Theoretical studies on the low-lying excited states of ethyl bromide and its cation

Although for carbon and hydrogen the basis set of atomic natural orbitals (ANO-S), has been used in the all calculations, the basis set of ANO and effective core potential (ECP) have been used for the bromine, respectively. Using complete active space self-consistent field (CASSCF) method with these two species correlation consistent basis set, the ground state and low-lying excited states of ethyl bromide molecule and cation were,studied. Meanwhile, taking into account the dynamic correlation effects, the second-order perturbation(CASM) method was used to obtain more reliable energies.
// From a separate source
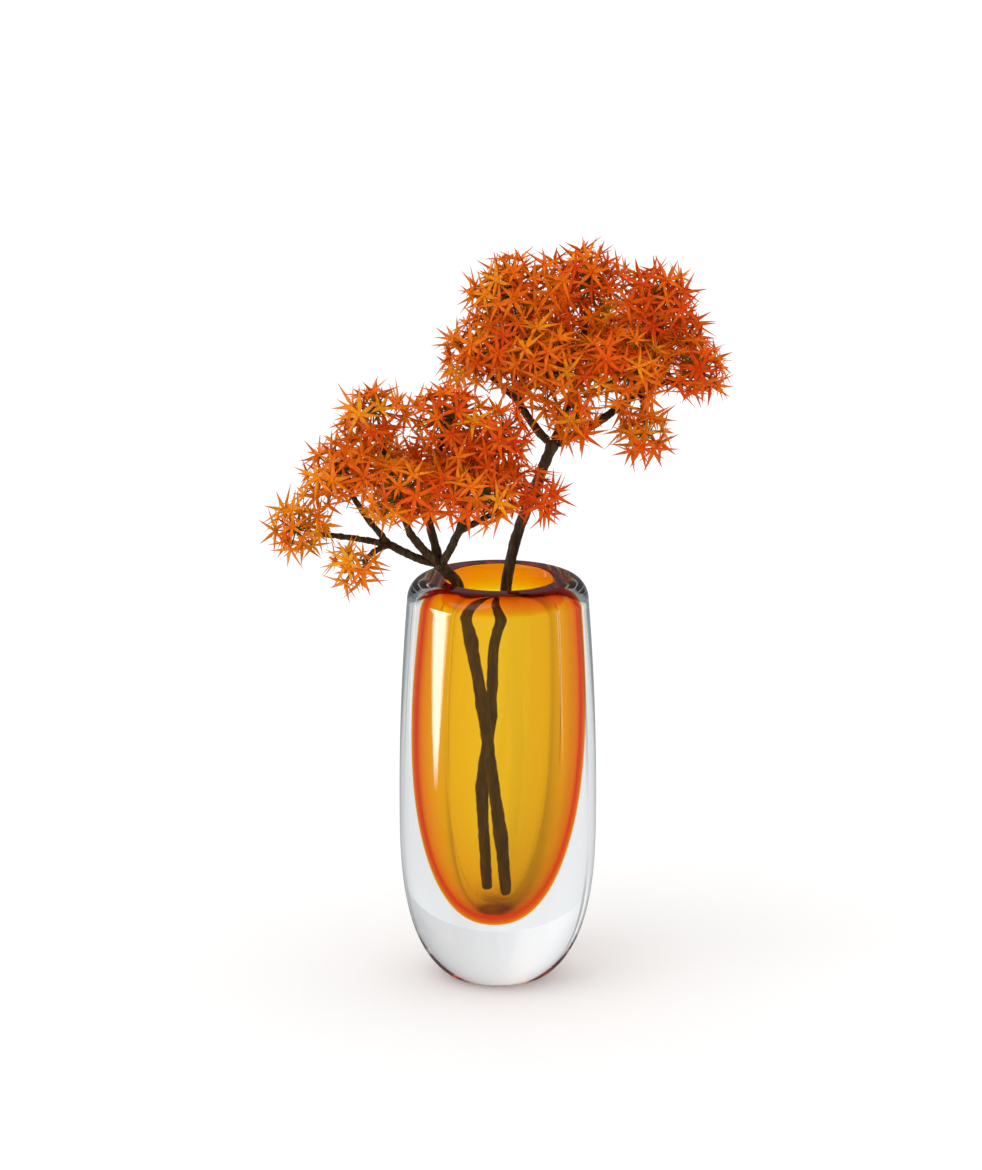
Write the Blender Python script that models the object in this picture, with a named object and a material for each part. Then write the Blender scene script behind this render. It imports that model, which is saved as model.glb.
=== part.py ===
"""A thick cased-glass bud vase with two flowering stems standing in it.

Units are metres and +Z is up. The origin is the centre of the foot's flat face, on the table.
The vase is a clear casing blown over an amber bubble. Each stem is a woody main stem, its boughs with
their twigs, and a flower cluster on each twig. Both stems lift out of the mouth.
"""

import math

import bmesh
import bpy
from mathutils import Matrix, Vector

MM = 0.001
GAP = 0.3 * MM  # clearance between pieces that touch

# Outer shape of the casing
VASE_HEIGHT = 180 * MM
FOOT_RADIUS = 20.5 * MM
FOOT_EDGE_RISE = 0.8 * MM
BELLY_RADIUS = 43.2 * MM
BELLY_HEIGHT = 80 * MM
HULL_POWER = 2.8  # how square the lower hull is between an ellipse, 2, and a box
HULL_START = -4 * MM  # the hull's curve would close this far under the table
SHOULDER_RADIUS = 39.6 * MM
SHOULDER_DROP = 10 * MM  # below the top
CROWN_RADIUS = 31 * MM  # the rim's highest ring

# Amber bubble, measured on the outside of the liner
BUBBLE_RADIUS = 25 * MM
BUBBLE_HEIGHT = 118 * MM  # where the bubble is widest
BUBBLE_FLOOR = 29 * MM
BUBBLE_POWER = 2.4
THROAT_RADIUS = 23.1 * MM
THROAT_DROP = 12 * MM
LIP_RADIUS = 26.8 * MM
LIP_DROP = 4 * MM  # the liner's side stands upright from here to the top
LINER_WALL = 1.7 * MM
LINER_FLOOR = 3.6 * MM
MOUTH_RADIUS = 25.2 * MM
BUBBLE_LEAN = math.radians(0.9)  # towards +X at the top
LEAN_HEIGHT = 100 * MM  # the height at which the leaning axis crosses the vase's own

GLASS_SIDES = 40

# Wood
STEM_RADIUS = 2.6 * MM
FOOT_REST = 1.0 * MM  # a foot's middle stands this far over the bowl's height at the foot's edge
KNOT_SWELL = 1.22
KNOT_HALF_LENGTH = 3 * MM
FOOT_TAPER = 1.06  # the main stem's radius at its foot and at its fork, as shares of its own
FORK_TAPER = 0.92
BOUGH_RADIUS = 1.9 * MM
FORK_KNOT_RADIUS = 3.1 * MM  # the swelling that the boughs grow from
LIMB_SAG = 0.05  # how far a limb sags, as a share of its length
TWIG_RADIUS = 1.15 * MM
TWIG_SQUARE = 2 * MM  # a twig's last stretch, square to its cluster
TWIG_BOW = 0.06  # how far a twig bows out, as a share of its length
WOOD_BEVEL = 2  # gives eight sides
TWIG_BEVEL = 1  # gives six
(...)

For the ethyl bromide molecule, the optimized geometry of the ground state with ANO basis set agrees better with the experimental values than those with ECP basis set. The adiabatic ionization energies were obtained from the corresponding molecule and cation states optimized, the first and second ionization energies and the energetic gap of the first two electronic states were of somewhat difference with the experimental values at the CASSCF level. The results were improved with the CASPT2 method, in which the first two ionization energies differ from the experimental data by just 0.359 3 and 0.449 6 eV using the ANO basis set. Furthermore, the harmonic frequencies of the title molecule were calculated at the CASSCF/ANO level, the frequencies agree well with the experimental values.